Dad came out of the Fairmont holding a Playboy. He carried it in plain sight. I could make it out from across the street. I watched in awe––a small, beautiful, inadequately clothed woman, arriving with Dad. He got in and handed it to me. "Here," he said. "We 'll look at some women's bodies."

The cover woman looked at me like she loved me. I loved her!

Dad opened the magazine to the table of contents.

"What should we look at first?" he asked.

"The lady on the cover," I said in a very quiet voice. It seemed faithless to look at anybody else.

Dad laughed, not unkindly, and said, "Well, there 's a lot more in here. Let's look at the centerfold."

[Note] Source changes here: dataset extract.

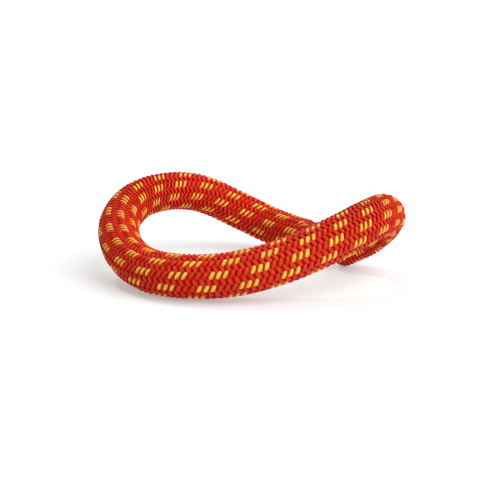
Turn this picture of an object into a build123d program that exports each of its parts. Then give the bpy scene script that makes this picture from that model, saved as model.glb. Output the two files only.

My vocabulary was getting ever larger.

He unfolded and I stared. The centerfold was the most beautiful picture of the most beautiful woman in the world that month. After a couple of minutes he said, "The centerfold doesn't have to be your favorite. It could be anyone." He handed me the magazine. I leafed through. Breasts. Lace. A completely naked woman in a body stocking—a totally confusing garment. I stopped at a halfpage picture of a woman with straight dark hair reclining on a rubber-latticed pool chaise, a gold unicorn pendant on a thin gold chain around her neck, and dangling down between her breasts, which were tanned, dewy, and a bit smaller—more modest, I thought—than the other breasts in the magazine. The unicorn stopped me. It was an amulet of power. Like the magic ring in my favorite book, The Hobbit. She was beautiful and mysterious and wise and possibly part elvish.

Dad turned back to the centerfold. I had a confusing erection. The centerfold was beautiful. She was tall and blonde and proud, standing completely straight, completely naked, and facing the camera. I had only ever desired toys, and now I desired her. She was motivating me. I felt like doing her bidding. I wasn't sure what she was bidding me to do. Grab the magazine to my chest? Crinkle the pages as hard as I could. Eat them? Roll around in the backseat with them? Beat someone in wrestling? (I was one of the better wrestlers in my Catholic grade school.) Everything hurt. I had hot magma flowing through my head and arms. Dad started the car and we drove home, me holding the Playboy. In the building's garage he took it back and said, "I'll keep this, but whenever you need it come ask me. We can look at it some more, together. But you can't keep it."